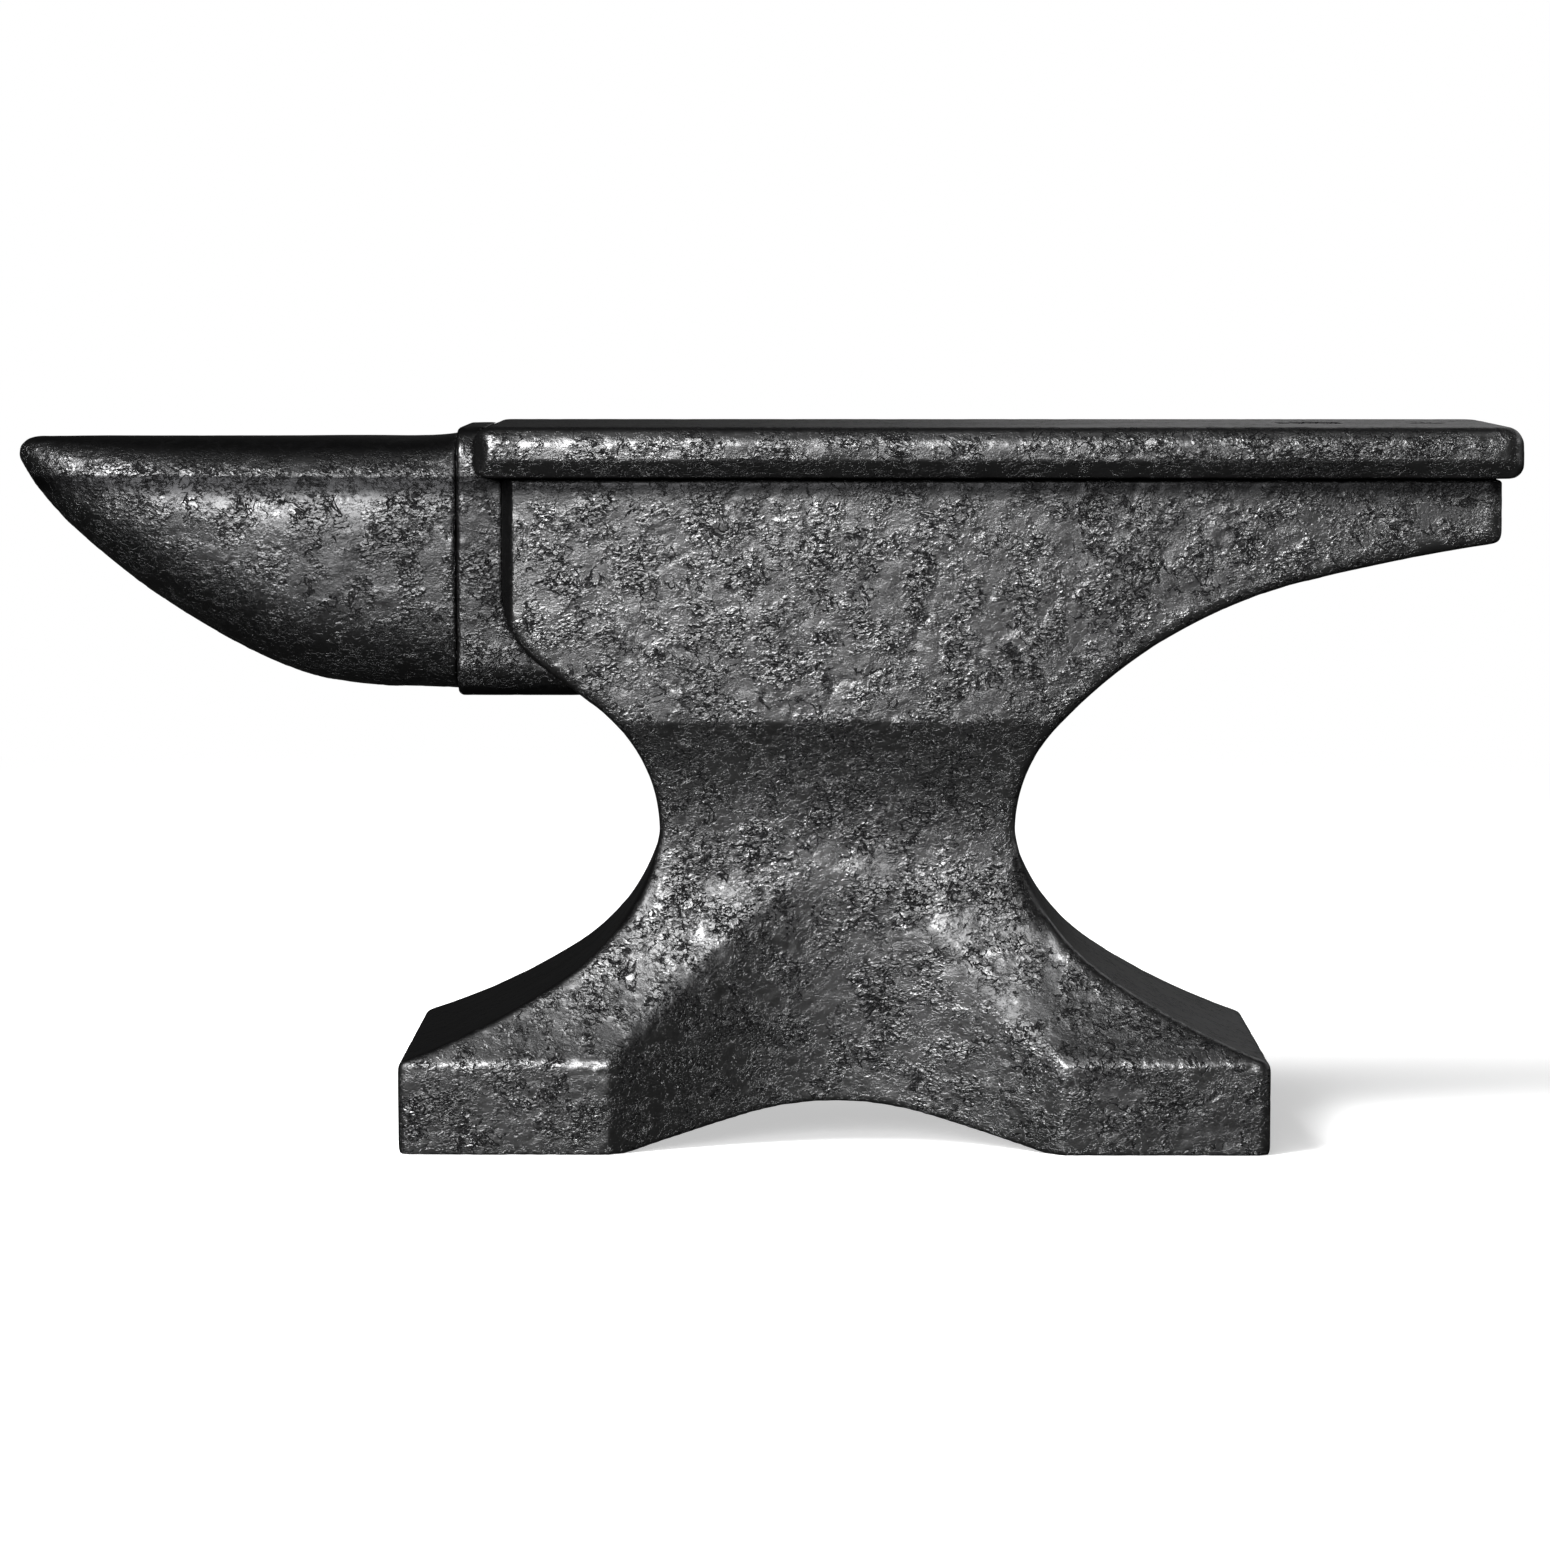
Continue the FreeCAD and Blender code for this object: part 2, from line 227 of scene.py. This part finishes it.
def averaged(values, ends, rounds):
    """Each row of values moved to the mean of its neighbours, round after round."""
    count = len(values)
    sources = np.concatenate([ends[:, 1], ends[:, 0]])
    targets = np.concatenate([ends[:, 0], ends[:, 1]])
    near = np.maximum(np.bincount(targets, minlength=count), 1)
    for _ in range(rounds):
        columns = [np.bincount(targets, values[sources, k], count) / near
                   for k in range(values.shape[1])]
        values = np.stack(columns, axis=1)
    return values


EDGE_REACH = 3.5 * MM  # how far from a corner the wear reaches
EDGE_FULL = 0.22 * MM  # a corner that stands out this much from its surroundings is a sharp one
PLATE_SHADOW_REACH = 12 * MM  # how far the painted shadow reaches down the body from under the plate's overhang
HAMMER_DEPTH = 0.16 * MM
FLAKE_STEP = 0.13 * MM
PIT_DEPTH = 0.22 * MM
NICK_DEPTH = 0.28 * MM
SINK = 0.12 * MM  # lowers the whole skin, so that its highest flakes stand about level with the CAD


def work_surface(piece, spacing, seed, roughness, waviness, dressed):
    """Raise the forged relief on a piece, and keep what the material needs as attributes.

    roughness scales the flakes and pits, and waviness the hammer marks. dressed(directions)
    gives, for each vertex, how far the smith ground the surface smooth: 0 for raw skin and 1
    for a dressed face."""
    mesh = piece.data
    places = coordinates(mesh)
    directions = normals(mesh)
    ends = edge_ends(mesh)
    rounds = max(2, round((EDGE_REACH / spacing) ** 2))
    settled_places = averaged(places, ends, rounds)
    stand_out = ((places - settled_places) * directions).sum(axis=1)
    edge = np.clip(stand_out / EDGE_FULL, 0, 1)
    # painted shade: where the surface is concave, in creases and inner corners, the colour is
    # darkened
    painted_shade = np.clip(-stand_out / EDGE_FULL, 0, 1)
    # painted shadow: the body just below the plate's overhang is darkened as if in the plate's shade
    under_plate = plate_underside - places[:, 2]
    plate_shadow = 1 - rise(under_plate, 0.3 * PLATE_SHADOW_REACH, PLATE_SHADOW_REACH)
    painted_shade = np.maximum(painted_shade, plate_shadow * (under_plate > -GRAZE))
    smooth = averaged(dressed(directions)[:, None], ends, rounds)[:, 0]
    raw = 1 - smooth

    hammered = gradient_noise(places, 52 * MM, seed) + 0.5 * gradient_noise(places, 21 * MM, seed + 1)
    patch = rise(fractal_noise(places, 60 * MM, 3, seed + 2), -0.12, 0.22)
    scale_field = fractal_noise(places, 17 * MM, 4, seed + 3, keep=0.62)
    flakes = rise(scale_field, 0.02, 0.06) + 0.8 * rise(scale_field, 0.20, 0.25)
    spots = spot_noise(places, 5.2 * MM, seed + 11)
    pits = rise(-spots, -0.44, -0.16) * patch
    nicks = rise(gradient_noise(places, 9 * MM, seed + 12), 0.16, 0.5) * edge

    relief = hammered * HAMMER_DEPTH * waviness * (0.35 + 0.65 * raw)
    relief += flakes * FLAKE_STEP * roughness * raw
    relief -= pits * PIT_DEPTH * roughness * (0.12 + 0.88 * raw)
    relief -= nicks * NICK_DEPTH * (0.4 + 0.6 * raw)
    relief -= SINK
    places = places + directions * relief[:, None]
    mesh.vertices.foreach_set("co", places.astype(np.float32).ravel())
    mesh.update()
    for name, values in (("edge_wear", edge), ("painted_shade", painted_shade), ("dressed", smooth)):
        store(mesh, name, values)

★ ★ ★

Extract all of the data exactly as written.

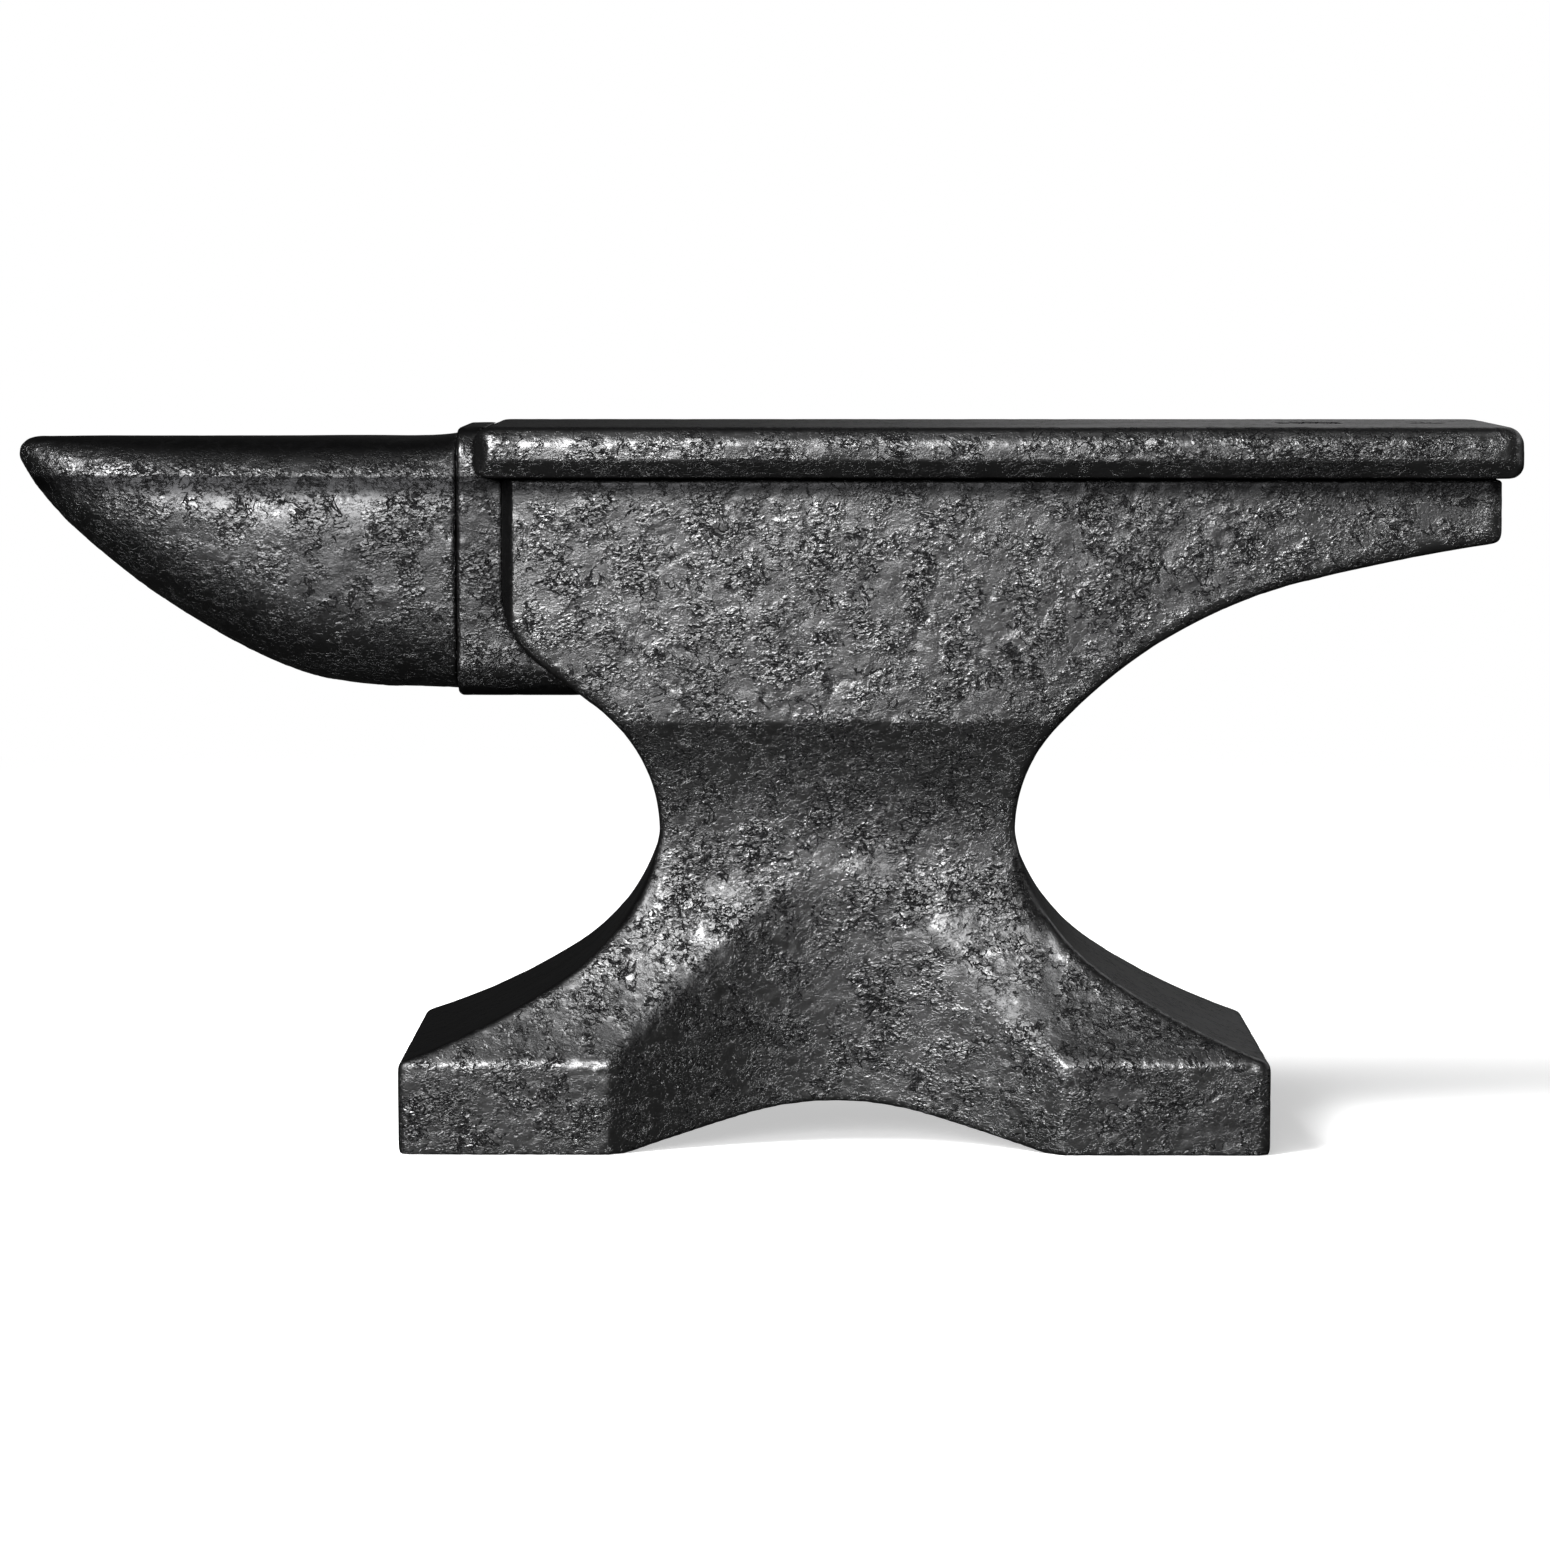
Continue the FreeCAD and Blender code for this object: part 2, from line 227 of scene.py. This part finishes it.
def averaged(values, ends, rounds):
    """Each row of values moved to the mean of its neighbours, round after round."""
    count = len(values)
    sources = np.concatenate([ends[:, 1], ends[:, 0]])
    targets = np.concatenate([ends[:, 0], ends[:, 1]])
    near = np.maximum(np.bincount(targets, minlength=count), 1)
    for _ in range(rounds):
        columns = [np.bincount(targets, values[sources, k], count) / near
                   for k in range(values.shape[1])]
        values = np.stack(columns, axis=1)
    return values


EDGE_REACH = 3.5 * MM  # how far from a corner the wear reaches
EDGE_FULL = 0.22 * MM  # a corner that stands out this much from its surroundings is a sharp one
PLATE_SHADOW_REACH = 12 * MM  # how far the painted shadow reaches down the body from under the plate's overhang
HAMMER_DEPTH = 0.16 * MM
FLAKE_STEP = 0.13 * MM
PIT_DEPTH = 0.22 * MM
NICK_DEPTH = 0.28 * MM
SINK = 0.12 * MM  # lowers the whole skin, so that its highest flakes stand about level with the CAD


def work_surface(piece, spacing, seed, roughness, waviness, dressed):
    """Raise the forged relief on a piece, and keep what the material needs as attributes.

    roughness scales the flakes and pits, and waviness the hammer marks. dressed(directions)
    gives, for each vertex, how far the smith ground the surface smooth: 0 for raw skin and 1
    for a dressed face."""
    mesh = piece.data
    places = coordinates(mesh)
    directions = normals(mesh)
    ends = edge_ends(mesh)
    rounds = max(2, round((EDGE_REACH / spacing) ** 2))
    settled_places = averaged(places, ends, rounds)
    stand_out = ((places - settled_places) * directions).sum(axis=1)
    edge = np.clip(stand_out / EDGE_FULL, 0, 1)
    # painted shade: where the surface is concave, in creases and inner corners, the colour is
    # darkened
    painted_shade = np.clip(-stand_out / EDGE_FULL, 0, 1)
    # painted shadow: the body just below the plate's overhang is darkened as if in the plate's shade
    under_plate = plate_underside - places[:, 2]
    plate_shadow = 1 - rise(under_plate, 0.3 * PLATE_SHADOW_REACH, PLATE_SHADOW_REACH)
    painted_shade = np.maximum(painted_shade, plate_shadow * (under_plate > -GRAZE))
    smooth = averaged(dressed(directions)[:, None], ends, rounds)[:, 0]
    raw = 1 - smooth

    hammered = gradient_noise(places, 52 * MM, seed) + 0.5 * gradient_noise(places, 21 * MM, seed + 1)
    patch = rise(fractal_noise(places, 60 * MM, 3, seed + 2), -0.12, 0.22)
    scale_field = fractal_noise(places, 17 * MM, 4, seed + 3, keep=0.62)
    flakes = rise(scale_field, 0.02, 0.06) + 0.8 * rise(scale_field, 0.20, 0.25)
    spots = spot_noise(places, 5.2 * MM, seed + 11)
    pits = rise(-spots, -0.44, -0.16) * patch
    nicks = rise(gradient_noise(places, 9 * MM, seed + 12), 0.16, 0.5) * edge

    relief = hammered * HAMMER_DEPTH * waviness * (0.35 + 0.65 * raw)
    relief += flakes * FLAKE_STEP * roughness * raw
    relief -= pits * PIT_DEPTH * roughness * (0.12 + 0.88 * raw)
    relief -= nicks * NICK_DEPTH * (0.4 + 0.6 * raw)
    relief -= SINK
    places = places + directions * relief[:, None]
    mesh.vertices.foreach_set("co", places.astype(np.float32).ravel())
    mesh.update()
    for name, values in (("edge_wear", edge), ("painted_shade", painted_shade), ("dressed", smooth)):
        store(mesh, name, values)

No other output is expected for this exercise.